Design and Implementation (First Iteration): Developing TPACK Through Collaborative Design in a Professional Development Programme

Based on the outcomes of the context and needs analysis study, a professional development programme based on ‘learning technology by design’ was piloted. TPACK was used as a conceptual framework to examine the knowledge and skills pre-service math teachers developed about ICT, pedagogy and content. The arrangement involved four pre-service teachers who worked collaboratively in design teams (DTs) to design and develop ICT solutions for authentic problems they face in teaching mathematics concepts. The technology learned by the pre-service teachers was spreadsheet applications, because it has the potential to support students’ higher-order thinking in mathematics and is readily available. Pre-service teachers were asked to carefully choose instructional strategies they felt would be useful in supporting their lessons. Exemplary curriculum materials were used to provide pre-service teachers with theoretical and practical insights related to spreadsheet-supported lessons and with hands-on experiences. The DTs developed and modelled their own lessons after receiving the exemplary materials and subsequently taught their peers in an ICT-based environment for the first time.

Pre-service teachers’ participation in collaborative design teams increased their knowledge and skills regarding the design and use of ICT-enhanced mathematics lessons. Moreover, pre-service teachers enhanced their knowledge of their subject matter and were able to make intimate connections among their specific content, pedagogy and technology in a collaborative way. Overall, the results of evaluation studies showed that collaborative design was a useful approach for pre-service teachers’ development of TPACK. Along with working in DTs, the exemplary materials supported the pre-service teachers by: promoting a better understanding of what integrating technology in lessons is about, promoting pedagogical design capacity, providing concrete, how-to suggestions and facilitating better implementation of the innovation. Although the study showed the potential of TPACK to be a new framework for developing experiences for future teachers, it cannot be said that the professional development programme in the study fully developed the teachers’ TPACK. Further opportunities to experience learning about the affordances of technology applications were necessary for teachers to explore additional topics and concepts in their mathematics curricula, and to further develop their TPACK. Lessons from the study supported the contention that TPACK is a useful analytic lens for studying teachers’ integration of technology, content, and pedagogical knowledge and skills as they develop over time in “learning technology by design” settings.

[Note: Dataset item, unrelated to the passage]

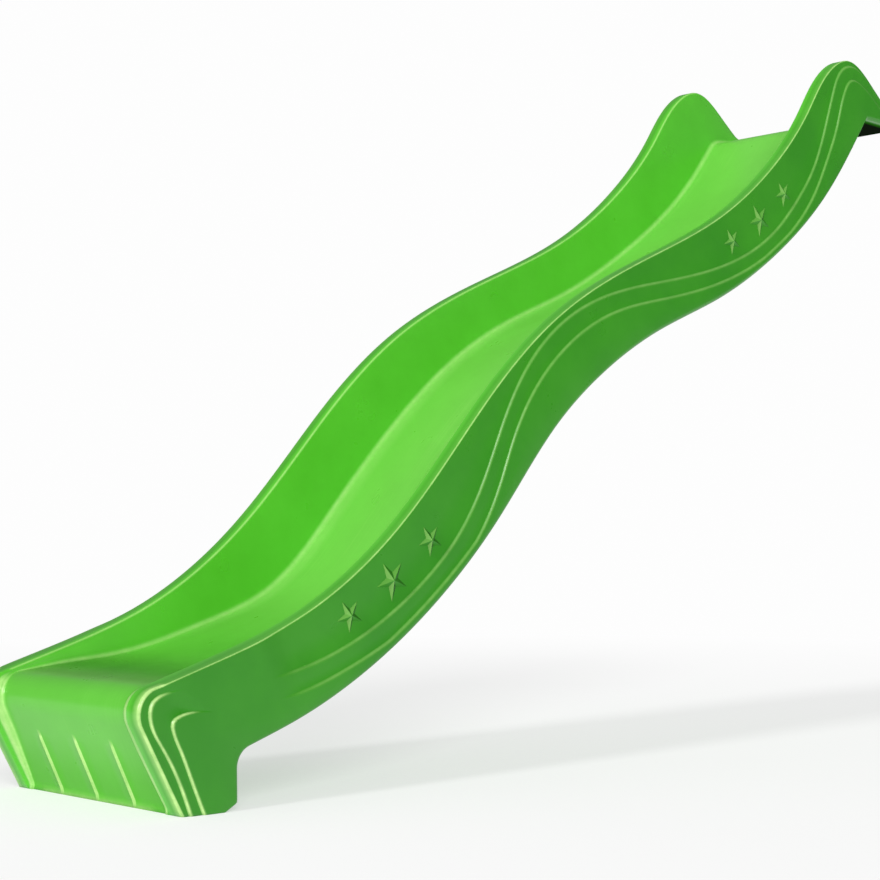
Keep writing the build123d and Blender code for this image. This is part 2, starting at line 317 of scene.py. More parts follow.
def sections(spacing):
    """The cross-sections from the sole to the lip's rear.

    Each is its place along the slide, its foot and direction, and how far up it the rail's top,
    the upper rib, the lower rib and the sliding surface lie.
    """
    rail, upper, lower, chute, under = side_lines()
    tops = [nearest(rail, a) for a, _ in SECTION_LINES]
    feet = [nearest(under, b) for _, b in SECTION_LINES]
    tops[0] = feet[0] = 0
    tops[-1], feet[-1] = len(rail) - 1, len(under) - 1
    result = []
    guess = [0.058, 0.034, 0.051]
    for k in range(len(tops) - 1):
        longer = max(tops[k + 1] - tops[k], feet[k + 1] - feet[k]) * 0.001
        count = max(1, round(longer / spacing))
        for step in range(count + (k == len(tops) - 2)):
            share = step / count
            top = rail[min(len(rail) - 1, round(tops[k] + share * (tops[k + 1] - tops[k])))]
            foot = under[min(len(under) - 1, round(feet[k] + share * (feet[k + 1] - feet[k])))]
            height = np.linalg.norm(top - foot)
            along = (top - foot) / height
            guess = [meet(line, foot, along, g)
                     for line, g in zip((upper, lower, chute), guess)]
            result.append((k + share, foot, along, height, *guess))
    return result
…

Design and Implementation (Second Iteration): Measuring Competencies for Activity-Based Learning with Technology

The second part of the design and implementation study conducted at the same University extended the professional development programme to real classroom settings at various senior high schools. In the arrangement, spreadsheets were presented as a tool for enacting a guided activity-based pedagogical approach to teaching mathematical concepts, referred to as Activity-Based Learning (ABL). Twelve pre-service teachers participated in this second part of the study. The teachers worked in teams of two to develop and model their own spreadsheet-supported lessons for suitable mathematics topics from the SHS curriculum, based on the exemplary materials. Six activity-based mathematics lessons supported with spreadsheets were developed and enacted twice: first by teaching their peer pre-service teachers and later by teaching senior high school students.

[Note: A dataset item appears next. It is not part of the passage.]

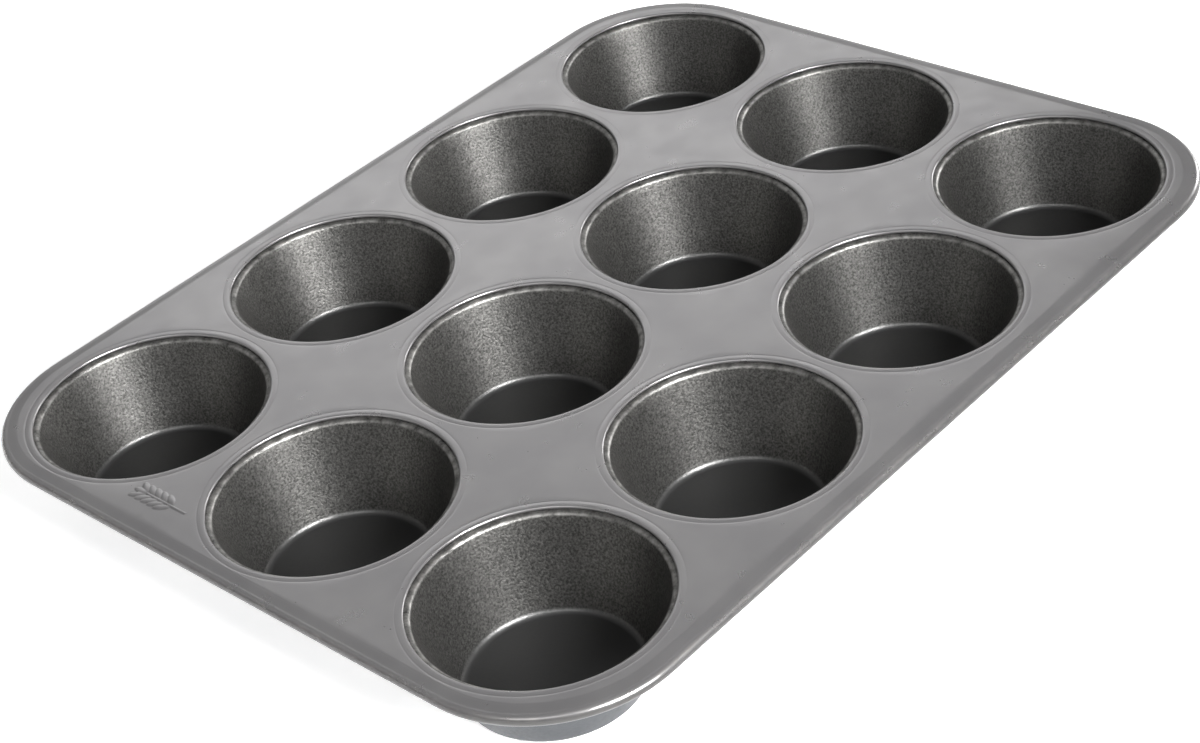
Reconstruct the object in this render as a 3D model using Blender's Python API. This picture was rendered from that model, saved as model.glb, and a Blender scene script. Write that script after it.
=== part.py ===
"""A twelve-cup muffin tin, built as a baker's crimped tin is.

A flat deck sheet has twelve round holes and a hem that is rolled round a steel wire.
Twelve drawn cups hang in the holes. At each hole the deck's edge is folded down and back
outwards, and the cup's flange is turned up and back inwards over that fold, so the two hooks
lock together as a flat double seam.

Metres, +Z up. X runs along the four columns of cups and Y along the three rows. The origin is
on the plane that the cups stand on, below the middle of the deck.
"""

import math

import bmesh
import bpy

# Layout of the cups
COLUMNS = 4
ROW_LETTERS = "abc"
PITCH_X = 0.0857
PITCH_Y = 0.0868

# Deck
LENGTH = 0.3522
WIDTH = 0.2738
HEIGHT = 0.0312
CORNER_RADIUS = 0.0460
HOLE_RADIUS = 0.0390

# Sheet metal, and the room left between two sheets that touch in the seam
SHEET = 0.00035
GAP = 0.0002

# Margin that slopes down to the rolled hem, and the wire inside the hem
MARGIN = 0.0055
MARGIN_DROP = 0.0005
WIRE_RADIUS = 0.0013
CURL_RADIUS = WIRE_RADIUS + GAP + SHEET
CURL_CENTRE = (CURL_RADIUS, HEIGHT - MARGIN_DROP - CURL_RADIUS)
CURL_TURN = math.radians(270)

# Seam round each hole: deck fold over cup flange, each with its hook
FOLD_HEIGHT = 3 * SHEET + 2 * GAP
FOLD_RADIUS = FOLD_HEIGHT / 2
DECK_HOOK_RADIUS = 0.0409
CUP_HOOK_RADIUS = HOLE_RADIUS + SHEET + GAP
FLANGE_RADIUS = DECK_HOOK_RADIUS + GAP + SHEET
FLANGE_CHAMFER = 0.0003

# Cup
DRAFT = math.radians(18.85)
CUP_BASE_RADIUS = 0.0273
CUP_FILLET = 0.0025
LIP_RADIUS = 0.0012
LEDGE_HEIGHT = HEIGHT - FOLD_HEIGHT - GAP

# Facets
CIRCLE_STEPS = 24
CORNER_STEPS = 6
CURL_STEPS = 9
FOLD_STEPS = 3
FILLET_STEPS = 2
WIRE_SIDES = 8

DOWN = -math.pi / 2
UP = math.pi / 2


def metal(name, colour, roughness, metallic):
    """A Principled material of one colour."""
    material = bpy.data.materials.new(name)
    material.use_nodes = True
    shader = material.node_tree.nodes["Principled BSDF"]
    shader.inputs["Base Color"].default_value = (*colour, 1.0)
    shader.inputs["Roughness"].default_value = roughness
    shader.inputs["Metallic"].default_value = metallic
    return material


def deck_coating():
    return metal("deck_coating", (0.33, 0.32, 0.33), 0.42, 0.6)


def cup_coating():
    return metal("cup_coating", (0.16, 0.155, 0.15), 0.38, 0.6)


def plain_steel():
    return metal("plain_steel", (0.55, 0.55, 0.56), 0.35, 1.0)


def arc(centre, radius, start, end, steps):
    """Points from angle start to angle end on a circle in a section's plane."""
    turn = (end - start) / steps
    angles = [start + turn * step for step in range(steps + 1)]
    return [
        (centre[0] + radius * math.cos(angle), centre[1] + radius * math.sin(angle))
        for angle in angles
    ]


def circle(x, y, radius, z):
    """A level ring of points round a vertical axis."""
    points = arc((x, y), radius, 0.0, math.tau, CIRCLE_STEPS)[:-1]
    return [(px, py, z) for px, py in points]


def outline(inset, z):
    """The deck's rounded rectangle, moved inwards by inset, as a level ring of points."""
    radius = CORNER_RADIUS - inset
    corner_x = LENGTH / 2 - CORNER_RADIUS
    corner_y = WIDTH / 2 - CORNER_RADIUS
    points = []
    for quarter, (side_x, side_y) in enumerate(((1, 1), (-1, 1), (-1, -1), (1, -1))):
        centre = (side_x * corner_x, side_y * corner_y)
        start = quarter * math.pi / 2
        points += arc(centre, radius, start, start + math.pi / 2, CORNER_STEPS)
    return [(x, y, z) for x, y in points]


def cup_places():
    """Each cup's name and the place of its axis."""
    for row, letter in enumerate(ROW_LETTERS):
        for column in range(COLUMNS):
            x = (column - (COLUMNS - 1) / 2) * PITCH_X
            y = (row - (len(ROW_LETTERS) - 1) / 2) * PITCH_Y
            yield f"cup_{letter}{column + 1}", x, y


def add_rings(bm, rings):
    """Vertices for each ring of points, joined by a band of faces to the ring before."""
    loops = [[bm.verts.new(point) for point in ring] for ring in rings]
    for first, second in zip(loops, loops[1:]):
        for index in range(len(first)):
            after = (index + 1) % len(first)
            bm.faces.new((first[index], first[after], second[after], second[index]))
    return loops


def loop_edges(bm, loop):
    return [bm.edges.get((loop[index - 1], loop[index])) for index in range(len(loop))]


def finish(bm, name, material, smooth_below=math.radians(40)):
    """A named object from the closed surface in bm."""
    bmesh.ops.recalc_face_normals(bm, faces=bm.faces)
    mesh = bpy.data.meshes.new(name)
    bm.to_mesh(mesh)
    bm.free()
    mesh.materials.append(material)
    mesh.shade_smooth()
    mesh.set_sharp_from_angle(angle=smooth_below)
    return new_object(name, mesh)


def new_object(name, mesh):
    made = bpy.data.objects.new(name, mesh)
    bpy.context.collection.objects.link(made)
    return made


def hem_section():
    """(inset, height) over the margin and round the rolled hem, from the deck's flat top to its
    flat underside."""
    outside = arc(CURL_CENTRE, CURL_RADIUS, UP, UP + CURL_TURN, CURL_STEPS)
    inside = arc(CURL_CENTRE, CURL_RADIUS - SHEET, UP + CURL_TURN, UP, CURL_STEPS)
    return [(MARGIN, HEIGHT), *outside, *inside, (MARGIN, HEIGHT - SHEET)]


def hole_section():
    """(radius, height) round the fold at a hole, from the deck's top face to its underside."""
    centre = (HOLE_RADIUS + FOLD_RADIUS, HEIGHT - FOLD_RADIUS)
    hook_low = HEIGHT - FOLD_HEIGHT
    outside = arc(centre, FOLD_RADIUS, UP, UP + math.pi, FOLD_STEPS)
    hook_end = [(DECK_HOOK_RADIUS, hook_low), (DECK_HOOK_RADIUS, hook_low + SHEET)]
    inside = arc(centre, FOLD_RADIUS - SHEET, UP + math.pi, UP, FOLD_STEPS - 1)
    return outside + hook_end + inside


def make_deck(material):
    """The deck sheet: its two flat faces, the margin and rolled hem, and a hooked fold per hole."""
    bm = bmesh.new()
    edges = [add_rings(bm, [outline(inset, z) for inset, z in hem_section()])]
    for _, x, y in cup_places():
        edges.append(add_rings(bm, [circle(x, y, radius, z) for radius, z in hole_section()]))
    for side in (0, -1):
        boundary = [edge for loops in edges for edge in loop_edges(bm, loops[side])]
        bmesh.ops.triangle_fill(bm, edges=boundary, use_beauty=True, normal=(0.0, 0.0, 1.0))
    return finish(bm, "deck", material)


def wall_radius(z):
    """Radius of the inside of the cup's straight wall at height z."""
    return CUP_BASE_RADIUS + (z - SHEET) * math.tan(DRAFT)


def cup_section():
    """(radius, height) from the rim of the floor's underside, up the outside, over the hooked
    flange and down the inside to the rim of the floor's upper face."""
    fillet_z = SHEET + CUP_FILLET
    fillet = (wall_radius(fillet_z) - CUP_FILLET / math.cos(DRAFT), fillet_z)
    lip_z = LEDGE_HEIGHT - LIP_RADIUS
    lip = (wall_radius(lip_z) + LIP_RADIUS / math.cos(DRAFT), lip_z)
    wall_side = math.pi - DRAFT
    flange_low = LEDGE_HEIGHT - SHEET
    hook_top = HEIGHT - SHEET - GAP
    hook_low = hook_top - SHEET
    turn_inside = FLANGE_RADIUS - SHEET
    outside = arc(fillet, CUP_FILLET + SHEET, DOWN, -DRAFT, FILLET_STEPS)
    under_lip = arc(lip, LIP_RADIUS - SHEET, wall_side, UP, 1)
    hook = [
        (FLANGE_RADIUS - FLANGE_CHAMFER, flange_low),
        (FLANGE_RADIUS, flange_low + FLANGE_CHAMFER),
        (FLANGE_RADIUS, hook_top - FLANGE_CHAMFER),
        (FLANGE_RADIUS - FLANGE_CHAMFER, hook_top),
        (CUP_HOOK_RADIUS, hook_top),
        (CUP_HOOK_RADIUS, hook_low),
        (turn_inside, hook_low),
        (turn_inside, LEDGE_HEIGHT),
    ]
    over_lip = arc(lip, LIP_RADIUS, UP, wall_side, 1)
    inside = arc(fillet, CUP_FILLET, -DRAFT, DOWN, FILLET_STEPS)
    return outside + under_lip + hook + over_lip + inside


def make_cups(material):
    """Twelve alike drawn cups, each its own object on its own axis."""
    bm = bmesh.new()
    loops = add_rings(bm, [circle(0.0, 0.0, radius, z) for radius, z in cup_section()])
    bm.faces.new(loops[0])
    bm.faces.new(loops[-1])
    first, *others = cup_places()
    cups = [finish(bm, first[0], material)]
    cups += [new_object(name, cups[0].data) for name, _, _ in others]
    for cup, (_, x, y) in zip(cups, (first, *others)):
        cup.location = (x, y, 0.0)
    return cups


def make_wire(material):
    """The closed wire inside the rolled hem."""
    bm = bmesh.new()
    section = arc(CURL_CENTRE, WIRE_RADIUS, UP, UP + math.tau, WIRE_SIDES)
    rings = [outline(inset, z) for inset, z in section[:-1]]
    loops = [[bm.verts.new(point) for point in ring] for ring in rings]
    for first, second in zip(loops, loops[1:] + loops[:1]):
        for index in range(len(first)):
            after = (index + 1) % len(first)
            bm.faces.new((first[index], first[after], second[after], second[index]))
    return finish(bm, "rim_wire", material)


def main():
    for old in list(bpy.data.objects):
        bpy.data.objects.remove(old)
    tin = new_object("muffin_tin", None)
    pieces = [make_deck(deck_coating()), make_wire(plain_steel()), *make_cups(cup_coating())]
    for piece in pieces:
        piece.parent = tin


main()
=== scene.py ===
"""The looks of the muffin tin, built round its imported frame.

Every sheet-metal piece of the frame gets a fine mesh that stands for it: one deck sheet with a
folded edge at each hole and a hem rolled round a wire, and twelve drawn cups whose flanges hook
into the folds. Metres, +Z up, in the frame's own axes.
"""

import math

import bmesh
import bpy
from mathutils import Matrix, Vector, noise


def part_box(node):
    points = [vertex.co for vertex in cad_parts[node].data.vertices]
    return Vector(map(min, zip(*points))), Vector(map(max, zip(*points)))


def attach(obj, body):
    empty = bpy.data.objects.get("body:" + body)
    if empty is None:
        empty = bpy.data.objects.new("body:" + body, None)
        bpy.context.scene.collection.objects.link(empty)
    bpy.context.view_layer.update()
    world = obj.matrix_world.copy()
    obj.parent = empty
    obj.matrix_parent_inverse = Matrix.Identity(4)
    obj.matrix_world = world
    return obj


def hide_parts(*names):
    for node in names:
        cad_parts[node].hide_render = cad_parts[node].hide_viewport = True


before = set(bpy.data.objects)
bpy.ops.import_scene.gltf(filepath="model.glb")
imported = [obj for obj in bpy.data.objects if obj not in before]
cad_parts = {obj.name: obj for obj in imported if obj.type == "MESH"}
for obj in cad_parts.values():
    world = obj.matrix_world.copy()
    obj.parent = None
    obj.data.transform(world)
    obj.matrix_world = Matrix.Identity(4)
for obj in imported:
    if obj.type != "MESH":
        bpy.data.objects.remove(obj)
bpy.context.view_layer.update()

# ---------------------------------------------------------------- sizes read from the frame
ROW_LETTERS = "abc"
COLUMNS = 4
DECK_LOW, DECK_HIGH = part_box("deck")
WIRE_LOW, WIRE_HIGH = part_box("rim_wire")
CUP_LOW, CUP_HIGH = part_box("cup_a1")
HALF_LENGTH = DECK_HIGH.x
HALF_WIDTH = DECK_HIGH.y
HEIGHT = DECK_HIGH.z
WIRE_RADIUS = (WIRE_HIGH.z - WIRE_LOW.z) / 2
CURL_RADIUS = WIRE_RADIUS + DECK_HIGH.x - WIRE_HIGH.x
CURL_Z = (WIRE_HIGH.z + WIRE_LOW.z) / 2
FLANGE_RADIUS = (CUP_HIGH.x - CUP_LOW.x) / 2


def cup_axis(name):
    low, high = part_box(name)
    return (low.x + high.x) / 2, (low.y + high.y) / 2


CUPS = {f"cup_{letter}{column + 1}": cup_axis(f"cup_{letter}{column + 1}")
        for letter in ROW_LETTERS for column in range(COLUMNS)}
HALF_PITCH_X = (CUPS["cup_a2"][0] - CUPS["cup_a1"][0]) / 2
HALF_PITCH_Y = (CUPS["cup_b1"][1] - CUPS["cup_a1"][1]) / 2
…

The results indicated that the pre-service teachers enacted their lessons using an activity-based instructional approach in which spreadsheets were integrated to help students explore mathematics concepts and perform authentic tasks. In their lesson plans, and during observed instruction, the pre-service teachers demonstrated knowledge and skills by designing and enacting activity-based lessons supported with spreadsheets. This was confirmed by the self-reported development of the knowledge and skills needed to design and enact spreadsheet-supported ABL lessons as indicated by significant gains in all of the TPACK components. To assess the impact of the spreadsheet-supported ABL mathematics lessons on secondary school students’ learning outcomes, two pre-service teachers taught their lesson using the spreadsheet-supported ABL pedagogical approach (experimental group) and using a common teacher-centred approach (control group). Significant differences with large effect sizes were found between pre-and post-test mean gains on a performance test in favour of students who experienced the spreadsheet-supported ABL approach compared to the teacher-centred lessons. The findings supported arguments that the spreadsheet-supported ABL approach fosters learner-centred classroom practices, is a useful pedagogical approach, and has potential for improving mathematics teaching, learning and achievement in secondary education. It was concluded that exposing teachers to activity-based learning supported with spreadsheets through collaborative design teams is a good way to help pre-service teachers develop deeper connections between their subject matter, instructional strategy and spreadsheet applications to enhance their TPACK.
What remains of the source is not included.